There’s an opportunity to begin with solid audience targeting and market landscaping. When considering diversity, brands can begin by thinking about:

  • Age
  • Ethnicity, race, nationality
  • Gender
  • Sexuality
  • Disability
  • Language
  • Religion
  • Socioeconomic status

That way, all customers’ stories and lived experiences are represented and no one is left behind.

2. Brands actively misrepresenting parts of their audience

Out of the audiences who do appear in marketing, many feel actively misrepresented. There seems to be a disconnect between how marketers think about diversity and what consumers want to see.

The portrayal of women may be the oldest battleground. “Sexualisation of women” was, for example, by far the most common answer as to why respondents disliked adverts in a recent UCL study, with 68% of participants saying that women were displayed in unnecessarily revealing clothing. Sex no longer sells – but it seems some marketers haven’t caught up to this. It took the UK’s advertising regulator to step in to ban gender stereotypes from British ads.

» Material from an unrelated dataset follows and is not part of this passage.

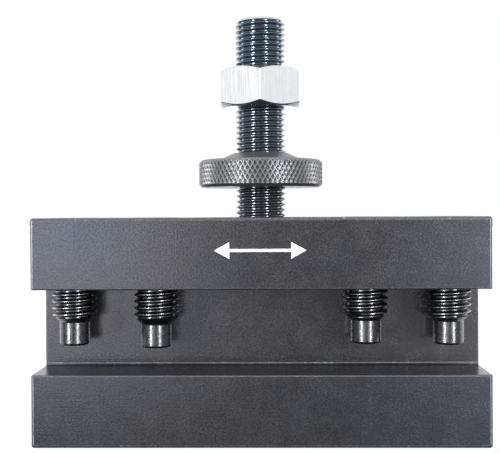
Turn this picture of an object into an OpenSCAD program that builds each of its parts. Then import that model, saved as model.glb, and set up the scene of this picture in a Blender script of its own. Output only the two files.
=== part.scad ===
// Turning and facing tool holder for a wedge-type quick-change tool post.
// The origin is the middle of the block's underside. X runs along the tool slot, which opens
// toward -Y, the dovetail recess opens toward +Y, and +Z is up. Millimetres.

/* [Holder block] */
// Length of the block along the tool slot
block_length = 120; // [112:1:140]
// Thickness of the block, from the slot side to the dovetail side
block_depth = 47; // [45:1:60]
// Height of the block
block_height = 60; // [56:1:70]
// Chamfer on the block's outer edges
edge_chamfer = 0.8; // [0.4:0.1:1.5]

/* [Tool slot] */
// Height of the slot floor above the underside
slot_floor_z = 19.1; // [14:0.1:22]
// Height of the slot opening
slot_height = 22.1; // [20:0.1:26]
// How far the slot reaches into the block
slot_depth = 17.5; // [15:0.5:18]
// Chamfer on the two lips of the slot
lip_chamfer = 0.5; // [0.2:0.1:1]
// Radius of the slot's two inner corners
slot_corner_r = 0.8; // [0.4:0.1:2]

/* [Dovetail recess] */
// Width of the recess where it meets the rear face
dovetail_mouth = 50; // [40:1:60]
// Depth of the recess
dovetail_depth = 12; // [8:0.5:12]
// Angle between each side and the rear face, degrees
dovetail_angle = 60; // [55:1:70]

/* [Height stud] */
// Thread diameter of the stud
stud_diameter = 14; // [12:1:16]
// Pitch of the stud's thread
stud_pitch = 1.5; // [1:0.25:2]
// Distance of the stud's axis behind the front face
stud_setback = 26; // [26:0.5:26.5]
// Depth of the stud's hole in the block
stud_seat_depth = 17; // [12:0.5:18]
// Height of the stud's end above the underside
stud_top_z = 115.9; // [110:0.5:125]

/* [Height wheel and lock nut] */
// Diameter of the knurled wheel
wheel_diameter = 35; // [30:0.5:40]
// Thickness of the wheel's rim
wheel_thickness = 7.7; // [6:0.1:10]
// Gap between the block and the wheel
wheel_gap = 8.4; // [2:0.1:10]
// Height of the raised boss on the wheel
boss_height = 2; // [1:0.1:3]
// Width of the lock nut across its flats
nut_across_flats = 22; // [22:1:24]
// Height of the lock nut
nut_height = 11; // [8:0.5:13]
// Gap between the wheel's boss and the lock nut
nut_gap = 12.7; // [2:0.1:14]

/* [Clamp screws] */
// Thread diameter of the four screws
screw_diameter = 12; // [10:1:12]
// Pitch of the screws' thread
screw_pitch = 1.75; // [1.5:0.25:1.75]
// Length of each screw
screw_length = 30; // [25:1:35]
// Diameter of each screw's plain nose
nose_diameter = 8.1; // [7:0.1:9]
// Distance of each outer screw from the middle
outer_screw_x = 50; // [49:0.1:51]
// Distance of each inner screw from the middle
inner_screw_x = 28; // [26:0.1:32]
// Width of each screw's hex socket across its flats
socket_across_flats = 6; // [5:0.5:6]
// Depth of each hex socket
socket_depth = 6; // [4:0.5:8]

/* [Hidden] */
$fn = 96;

// One screw per column, from -X to +X: its place, and how high its nose stands above the slot floor
screw_x = [-outer_screw_x, -inner_screw_x, inner_screw_x, outer_screw_x];
screw_lift = [7.0, 6.3, 7.3, 7.0];

front_y = -block_depth / 2;
rear_y = block_depth / 2;
slot_roof_z = slot_floor_z + slot_height;
slot_back_y = front_y + slot_depth;
screw_y = front_y + slot_depth / 2;
stud_y = front_y + stud_setback;
stud_seat_z = block_height - stud_seat_depth;
wheel_z = block_height + wheel_gap;
wheel_top_z = wheel_z + wheel_thickness;
boss_top_z = wheel_top_z + boss_height;
nut_z = boss_top_z + nut_gap;
nut_top_z = nut_z + nut_height;

// Radial clearance between each threaded bore and the crests of the thread that runs in it
running_clearance = 0.05;
// Crest flat, groove depth and flank angle of a metric thread, the first two per unit of pitch
crest_flat_ratio = 1 / 8;
thread_depth_ratio = 0.613;
flank_angle = 30;

// Lead-in cone at the mouth of each threaded hole, and at the ends of the wheel's and nut's bores
hole_lead_in = 0.8;
bore_lead_in = 0.5;
// Chamfers of the stud's end, the wheel's rim, the screws' noses and the screws' tops
stud_end_chamfer = 1.3;
wheel_rim_chamfer = 0.8;
nose_chamfer = 0.5;
screw_top_chamfer = 0.9;
// Radius of the boss at the wheel's face and at its top
boss_base_r = 12;
boss_top_r = 7.8;
// The nut's end faces are round, this much of its width across flats, and its corners slope at 30 degrees
nut_face_ratio = 0.95;
nut_corner_angle = 30;
// Length of the plain nose below the cone that leads up to the thread
nose_length = 6.2;
// Overshoot that keeps cuts from ending on the faces that they open
over = 1;

// Corners of a rectangle from (x0, y0) to (x1, y1) with each corner cut off by c
function cut_rectangle(x0, y0, x1, y1, c) = [
    [x0 + c, y0], [x1 - c, y0], [x1, y0 + c], [x1, y1 - c],
    [x1 - c, y1], [x0 + c, y1], [x0, y1 - c], [x0, y0 + c]
];

// Half of a turned outline with one groove for each turn of a thread, from height z0 upward
function thread_outline(crest_r, pitch, z0, turns) =
    let(
        depth = thread_depth_ratio * pitch,
        root_r = crest_r - depth,
        mouth = (1 - crest_flat_ratio) * pitch / 2,
        floor_half = mouth - depth * tan(flank_angle)
    )
    [for (i = [0 : turns - 1], p = [
        [crest_r, -mouth], [root_r, -floor_half], [root_r, floor_half], [crest_r, mouth]
    ]) [p[0], z0 + (i + 0.5) * pitch + p[1]]];

// Round hole from z0 to z1 with a lead-in cone at the top end and, if both is true, at the lower end
module threaded_hole(r, z0, z1, lead_in, both) {
    translate([0, 0, z0 - (both ? over : 0)])
        cylinder(r = r, h = z1 - z0 + (both ? 2 : 1) * over);
    translate([0, 0, z1 - lead_in])
        cylinder(r1 = r, r2 = r + lead_in + over, h = lead_in + over);
    if (both)
        translate([0, 0, z0 - over])
            cylinder(r1 = r + lead_in + over, r2 = r, h = lead_in + over);
}

// Side view of the block, as [y, z], with the tool slot and its rounded inner corners
module block_side_view() {
    r = slot_corner_r;
    difference() {
        polygon(cut_rectangle(front_y, 0, rear_y, block_height, edge_chamfer));
        union() {
            polygon([
                [front_y - over, slot_floor_z - lip_chamfer - over],
                [front_y + lip_chamfer, slot_floor_z],
                [slot_back_y - r, slot_floor_z],
                [slot_back_y, slot_floor_z + r],
                [slot_back_y, slot_roof_z - r],
                [slot_back_y - r, slot_roof_z],
                [front_y + lip_chamfer, slot_roof_z],
                [front_y - over, slot_roof_z + lip_chamfer + over]
            ]);
            for (z = [slot_floor_z + r, slot_roof_z - r])
                translate([slot_back_y - r, z]) circle(r = r);
        }
    }
}

// Top view of the block, as [x, y], with the dovetail recess
module block_top_view() {
    mouth_x = dovetail_mouth / 2;
    spread = dovetail_depth / tan(dovetail_angle);
    slope = 1 / tan(dovetail_angle);
    difference() {
        polygon(cut_rectangle(-block_length / 2, front_y, block_length / 2, rear_y, edge_chamfer));
        polygon([
            [-mouth_x - spread, rear_y - dovetail_depth],
            [mouth_x + spread, rear_y - dovetail_depth],
            [mouth_x + edge_chamfer * slope, rear_y - edge_chamfer],
            [mouth_x + edge_chamfer + over, rear_y + over],
            [-mouth_x - edge_chamfer - over, rear_y + over],
            [-mouth_x - edge_chamfer * slope, rear_y - edge_chamfer]
        ]);
    }
}

// Front view of the block, as [x, z]
module block_front_view() {
    polygon(cut_rectangle(-block_length / 2, 0, block_length / 2, block_height, edge_chamfer));
}

// Block with the slot along X, the dovetail along Z, four screw holes and the stud's blind hole
module holder_body() {
    color([0.2, 0.2, 0.23])
    difference() {
        intersection() {
            rotate([90, 0, 90])
                linear_extrude(height = block_length + 2 * over, center = true) block_side_view();
            translate([0, 0, -over])
                linear_extrude(height = block_height + 2 * over) block_top_view();
            rotate([90, 0, 0])
                linear_extrude(height = block_depth + 2 * over, center = true) block_front_view();
        }
        for (x = screw_x)
            translate([x, screw_y, 0])
                threaded_hole(screw_diameter / 2 + running_clearance,
                              slot_roof_z, block_height, hole_lead_in, true);
        translate([0, stud_y, 0])
            threaded_hole(stud_diameter / 2 + running_clearance,
                          stud_seat_z, block_height, hole_lead_in, false);
    }
}

// Threaded rod that stands in the block's blind hole and touches its floor
module height_stud() {
    crest_r = stud_diameter / 2;
    turns = floor((stud_top_z - stud_end_chamfer - block_height) / stud_pitch);
    color([0.16, 0.17, 0.2])
    translate([0, stud_y, 0])
    rotate_extrude()
    polygon(concat(
        [[0, stud_seat_z], [crest_r - 1, stud_seat_z], [crest_r, stud_seat_z + 1]],
        thread_outline(crest_r, stud_pitch, block_height, turns),
        [[crest_r, stud_top_z - stud_end_chamfer],
         [crest_r - stud_end_chamfer, stud_top_z],
         [0, stud_top_z]]
    ));
}

// Round wheel that sets the holder's height, with a low boss on top
module height_wheel() {
    wheel_r = wheel_diameter / 2;
    color([0.42, 0.42, 0.42])
    translate([0, stud_y, 0])
    difference() {
        rotate_extrude()
        polygon([
            [0, wheel_z],
            [wheel_r - wheel_rim_chamfer, wheel_z],
            [wheel_r, wheel_z + wheel_rim_chamfer],
            [wheel_r, wheel_top_z - wheel_rim_chamfer],
            [wheel_r - wheel_rim_chamfer, wheel_top_z],
            [boss_base_r, wheel_top_z],
            [boss_top_r, boss_top_z],
            [0, boss_top_z]
        ]);
        threaded_hole(stud_diameter / 2 + running_clearance, wheel_z, boss_top_z, bore_lead_in, true);
    }
}

// Hex nut that locks the wheel, with one corner toward -Y
module lock_nut() {
    corner_r = nut_across_flats / 2 / cos(30);
    face_r = nut_face_ratio * nut_across_flats / 2;
    corner_drop = (corner_r - face_r) * tan(nut_corner_angle);
    color([0.85, 0.86, 0.87])
    translate([0, stud_y, 0])
    difference() {
        intersection() {
            translate([0, 0, nut_z])
                rotate([0, 0, 30]) cylinder(r = corner_r, h = nut_height, $fn = 6);
            rotate_extrude()
            polygon([
                [0, nut_z],
                [face_r, nut_z],
                [corner_r, nut_z + corner_drop],
                [corner_r + over, nut_z + corner_drop + over * tan(nut_corner_angle)],
                [corner_r + over, nut_top_z - corner_drop - over * tan(nut_corner_angle)],
                [corner_r, nut_top_z - corner_drop],
                [face_r, nut_top_z],
                [0, nut_top_z]
            ]);
        }
        threaded_hole(stud_diameter / 2 + running_clearance, nut_z, nut_top_z, bore_lead_in, true);
    }
}

// Clamp screw number i, counted from -X: a plain nose, a cone, the thread and a hex socket on top
module set_screw(i) {
    crest_r = screw_diameter / 2;
    nose_r = nose_diameter / 2;
    thread_z = nose_length + crest_r - nose_r;
    thread_end_z = screw_length - screw_top_chamfer;
    turns = floor((thread_end_z - thread_z) / screw_pitch);
    color([0.7, 0.71, 0.73])
    translate([screw_x[i], screw_y, slot_floor_z + screw_lift[i]])
    difference() {
        rotate_extrude()
        polygon(concat(
            [[0, 0], [nose_r - nose_chamfer, 0], [nose_r, nose_chamfer], [nose_r, nose_length]],
            thread_outline(crest_r, screw_pitch, thread_z, turns),
            [[crest_r, thread_end_z], [crest_r - screw_top_chamfer, screw_length], [0, screw_length]]
        ));
        translate([0, 0, screw_length - socket_depth])
            cylinder(r = socket_across_flats / 2 / cos(30), h = socket_depth + over, $fn = 6);
    }
}

module set_screw_1() { set_screw(0); }
module set_screw_2() { set_screw(1); }
module set_screw_3() { set_screw(2); }
module set_screw_4() { set_screw(3); }

holder_body();
height_stud();
height_wheel();
lock_nut();
set_screw_1();
set_screw_2();
set_screw_3();
set_screw_4();
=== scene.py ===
"""Looks of a quick-change tool holder: black block, clamp screws, height stud, knurled wheel and nut.

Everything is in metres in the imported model's frame. -Y is the side with the tool slot, +Y has the
dovetail recess, and the height stud stands along +Z. Each CAD node gets a detailed mesh that keeps its
size and place.
"""

import math
from math import cos, pi, radians, sin, tan

import bmesh
import bpy
from mathutils import Matrix, Vector


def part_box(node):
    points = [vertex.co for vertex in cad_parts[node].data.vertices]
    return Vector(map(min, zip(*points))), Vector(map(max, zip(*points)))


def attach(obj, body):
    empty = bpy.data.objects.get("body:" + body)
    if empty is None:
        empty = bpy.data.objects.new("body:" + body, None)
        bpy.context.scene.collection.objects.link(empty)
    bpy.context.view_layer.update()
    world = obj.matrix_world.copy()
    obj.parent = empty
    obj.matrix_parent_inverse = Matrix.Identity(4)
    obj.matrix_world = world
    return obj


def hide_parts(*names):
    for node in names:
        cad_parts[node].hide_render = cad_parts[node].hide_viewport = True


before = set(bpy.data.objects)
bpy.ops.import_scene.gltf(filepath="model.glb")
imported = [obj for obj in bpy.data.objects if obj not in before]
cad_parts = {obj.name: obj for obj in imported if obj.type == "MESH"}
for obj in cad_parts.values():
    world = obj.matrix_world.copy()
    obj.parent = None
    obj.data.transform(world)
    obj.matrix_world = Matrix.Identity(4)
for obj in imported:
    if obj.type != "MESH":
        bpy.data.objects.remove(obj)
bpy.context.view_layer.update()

MM = 0.001
MICRON = 1e-6
SCREWS = ["set_screw_1", "set_screw_2", "set_screw_3", "set_screw_4"]

# Sizes that the boxes of the CAD nodes don't give
SLOT_FLOOR = 19.1 * MM
SLOT_ROOF = 41.2 * MM
SLOT_DEPTH = 17.5 * MM
DOVETAIL_DEPTH = 12 * MM
DOVETAIL_MOUTH = 50 * MM
DOVETAIL_ANGLE = radians(60)
STUD_PITCH = 1.5 * MM
STUD_CHAMFER = 1.2 * MM
SCREW_PITCH = 1.75 * MM
NOSE_RADIUS = 4.05 * MM
NOSE_LENGTH = 6.2 * MM
NOSE_CHAMFER = 0.5 * MM
SCREW_CHAMFER = 0.9 * MM
SOCKET_FLATS = 6 * MM
SOCKET_DEPTH = 6 * MM
NUT_FACE_SHARE = 0.95
NUT_SLOPE = tan(pi / 6)
CLEARANCE = 0.05 * MM
# How far a cutting tool reaches past the faces that it opens
PAST = 1 * MM
RECESS_PAST = 2 * MM

# Rounding of the block's edges: outer ones, slot lips, slot ends, slot corners and recess corners
OUTER_BEVEL = 0.8 * MM
LIP_BEVEL = 0.45 * MM
END_BEVEL = 0.35 * MM
SLOT_FILLET = 0.8 * MM
RECESS_FILLET = 0.4 * MM
LEAD_IN = 0.8 * MM

# Arrow on the upper lip: its place as a share of the lip's height, and how deep its cut and filler start
ARROW_HEIGHT = 0.545
ENGRAVING_DEPTH = 0.35 * MM
FILL_DEPTH = 0.06 * MM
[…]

And yet sexist advertising is not the sole culprit. The LGBTQ+ community also reports being misrepresented in advertising. 72% of LGBTQ+ respondents say their portrayal is tokenistic. Many others note that the diverse community is reduced to a very fraction of the spectrum in advertising, as transgender and non-binary people are usually left on the sidelines.

So clearly, “diverse” doesn’t always mean “inclusive.” Marketers can strengthen their brands by appreciating the difference and representing consumers in the way they themselves want to be portrayed.

3. Brands merely paying lip service to diversity and inclusion

Consumers are excellent at calling a brand’s bluff. Most see through inauthentic marketing and anything that slaps of inclusion and diversity box-ticking. As the Harvard Business Review notes in a recent article on the subject:

“This is not a time for companies to share generic, hollow, or hypocritical sentiments. Doing so can ring inauthentic and like a publicity stunt instead of a genuine attempt at contributing to the conversation.”

Indeed, social justice movements have made today’s consumers more politically and socially conscious than ever before. Companies are under pressure to publicly denounce and fight discrimination in the face of an increasingly hypercritical audience. Many brands have been accused of virtue signalling when expressing their support and social solidarity with marginalised audiences.

So it’s a good idea for brands to stop focusing their efforts on saying the ‘right thing’ and start to process the feedback of their audience more critically. Apologise without caveats or explanations when you make a mistake. Your humility and authenticity will be rewarded by consumers: studies show that companies that practice corporate social responsibility can attribute 40% of their public reputation to that CSR work. So there’s lots to be gained by backing up your words with action, and simply too much for brands to lose if they don’t.

Gone are the days when brands used exclusivity and elitism to market themselves, usually centred around the thin, white, cis-gendered and non-disabled. Now inclusion sells. The public wants advertising that reflects the diversity they see in their communities. For brands to truly capture the hearts and minds of their wide range of customers, be careful with merely paying lip service to diversity, misrepresenting your audience or failing to portray a wide cross-section of your customers.

By getting closer to your people, you can inspire change and make an impact.